China, as a regional power, too, must take its cue from Japan
and act decisively in pressuring the Burmese junta to release Suu
Kyi. While understandably cautious in its conduct of foreign
relations and not wanting to be misconstrued as a regional bully,
China cannot sidestep its responsibility by avoiding a central
role in the resolution of conflicts on its doorstep.

There is also a role for India. As Asia's oldest and the
world's first largest democracy, India is in a position to prod
the Burmese generals to loosen their grip on the nation. New
Delhi has had diplomatic experience in dealing with Rangoon
within the ambit of the Non-Aligned Movement. At this crucial
moment, India must not eschew its own responsibilities.

As regional powers, China, Japan and India, working closely
with Indonesia in its current position as chair of ASEAN, must
find a solution to this impasse. Failure to do so will weaken
ASEAN and undermine its international influence.

In the 1970s, we witnessed regional silence and complicity
surrounding the Cambodian tragedy. It will be tragic if the same
attitude is adopted with regard to Myanmar.

But the winds of change are blowing through the region, and
there are encouraging signs that ASEAN is becoming more prepared
to address human rights abuses in its own backyard.
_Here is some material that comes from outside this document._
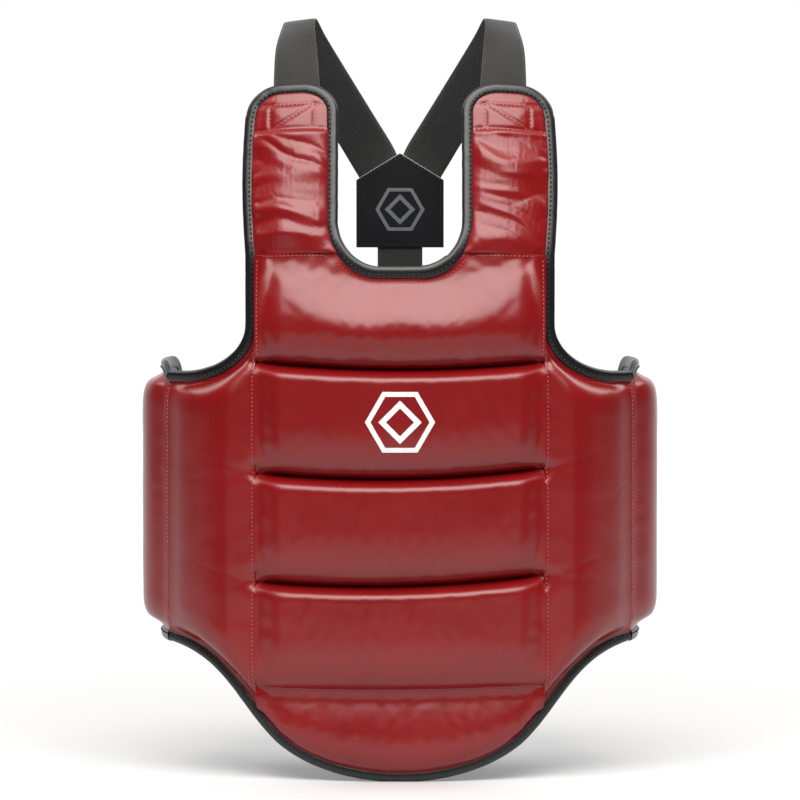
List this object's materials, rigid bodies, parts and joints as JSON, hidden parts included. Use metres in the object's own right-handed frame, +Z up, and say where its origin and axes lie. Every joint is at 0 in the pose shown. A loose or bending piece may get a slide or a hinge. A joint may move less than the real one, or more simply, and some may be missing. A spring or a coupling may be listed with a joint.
{
  "type": "chest protector",
  "caption": "Quilted red kickboxing chest protector with wrap-round side wings, tail, shoulder flaps, elastic back harness and hook-and-loop waist closure.",
  "frame": {"origin": "on the upright middle line of the wearer's body, at the height of the tail tip", "axes": "+Z up along the spine, -Y out of the front of the chest, +X across to the wearer's left side"},
  "size_m": [0.448, 0.2498, 0.6559],
  "materials": {
    "red_cover": "gloss",
    "black_binding": "satin",
    "foam": "matte",
    "lining_cloth": "matte",
    "elastic_webbing": "matte",
    "hook_and_loop": "matte",
    "white_print": "satin",
    "grey_print": "satin"
  },
  "bodies": {
    "front_panel": {"cover_upper_chest": "red_cover", "cover_chest": "red_cover", "cover_belly": "red_cover", "cover_lower_belly": "red_cover", "cover_side_left": "red_cover", "cover_side_right": "red_cover", "pad_upper_chest": "foam", "pad_chest": "foam", "pad_belly": "foam", "pad_lower_belly": "foam", "pad_side_left": "foam", "pad_side_right": "foam", "lining_front": "lining_cloth", "binding_neck": "black_binding", "binding_armhole_left": "black_binding", "binding_armhole_right": "black_binding", "binding_hem_left": "black_binding", "binding_hem_right": "black_binding", "chest_emblem": "white_print"},
    "tail_flap": {"cover_tail": "red_cover", "pad_tail": "foam", "lining_tail": "lining_cloth", "binding_tail": "black_binding"},
    "left_wing": {"cover_wing_left": "red_cover", "pad_wing_left": "foam", "lining_wing_left": "lining_cloth", "binding_wing_left": "black_binding"},
    "right_wing": {"cover_wing_right": "red_cover", "pad_wing_right": "foam", "lining_wing_right": "lining_cloth", "binding_wing_right": "black_binding"},
    "harness": {"cover_shoulder_left": "red_cover", "cover_shoulder_right": "red_cover", "pad_shoulder_left": "foam", "pad_shoulder_right": "foam", "lining_shoulder_left": "lining_cloth", "lining_shoulder_right": "lining_cloth", "binding_shoulder_left": "black_binding", "binding_shoulder_right": "black_binding", "strap_left": "elastic_webbing", "strap_right": "elastic_webbing", "yoke_inner": "black_binding", "yoke_outer": "black_binding", "yoke_emblem": "grey_print", "back_strap": "elastic_webbing", "waist_patch": "black_binding", "waist_loop": "hook_and_loop"},
    "left_belt": {"belt_left": "elastic_webbing", "belt_hook_left": "hook_and_loop", "belt_tab_left": "black_binding"},
    "right_belt": {"belt_right": "elastic_webbing", "belt_hook_right": "hook_and_loop", "belt_tab_right": "black_binding"}
  },
  "joints": [
    {"name": "tail_flex", "type": "hinge", "parent": "front_panel", "child": "tail_flap", "pos_m": [0, -0.111, 0.08], "axis": [1, 0, 0], "range_deg": [-15, 25], "stiffness_Nm_per_rad": 0.3},
    {"name": "left_wing_fold", "type": "hinge", "parent": "front_panel", "child": "left_wing", "pos_m": [-0.199, -0.0577, 0.237], "axis": [0, 0, 1], "range_deg": [0, 50]},
    {"name": "right_wing_fold", "type": "hinge", "parent": "front_panel", "child": "right_wing", "pos_m": [0.199, -0.0577, 0.237], "axis": [0, 0, -1], "range_deg": [0, 50]},
    {"name": "shoulder_fold", "type": "hinge", "parent": "front_panel", "child": "harness", "pos_m": [0, -0.104, 0.452], "axis": [-1, 0, 0], "range_deg": [0, 25]},
    {"name": "left_belt_swing", "type": "hinge", "parent": "left_wing", "child": "left_belt", "pos_m": [-0.1939, 0.0622, 0.237], "axis": [0, 0, 1], "range_deg": [0, 90]},
    {"name": "right_belt_swing", "type": "hinge", "parent": "right_wing", "child": "right_belt", "pos_m": [0.1939, 0.0622, 0.237], "axis": [0, 0, -1], "range_deg": [0, 90]}
  ]
}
China, too, has opened up even if it continues to be a one-
party state. Only two countries, Myanmar and North Korea, remain
frozen in time.

There is, however, hope for Myanmar.

Myanmar's military regime can learn from the positive lessons
of its neighbors, namely Thailand, Malaysia, Singapore, the
Philippines, Indonesia, and Cambodia. These might not be perfect
democracies, but they are relatively open and economically
successful.

In working towards a peaceful and stable political transition,
the democracy movement in Myanmar as well as the international
community must also consider safeguards and incentives for those
in power to allow the evolution to proceed. The military should
be offered assurances that there will be no vendetta against it
once democracy is restored in Myanmar.

Meanwhile, the United States and the European Union should
consider responding to each meaningful step taken by the military
government with measures such as a gradual easing of travel
restrictions for regime members and providing humanitarian aid
through non-government organizations.

There must also be a role for the United Nations in Myanmar.
The UN, in close consultation with ASEAN leaders, must be
involved in facilitating and supervising the steps for free
elections within three years.

With political reform under way, the World Bank and other
institutions, such as the United Nations Development Program,
should step in to help reform Myanmar's institutions and
economy.

But for all this to happen the military must first release Suu
Kyi and her supporters, reopen the offices of the National League
for Democracy, and accept a clear timetable for restoring
democracy in Myanmar.

The writer, awarded the Nobel Peace Prize in 1996, is East
Timor's minister for foreign affairs.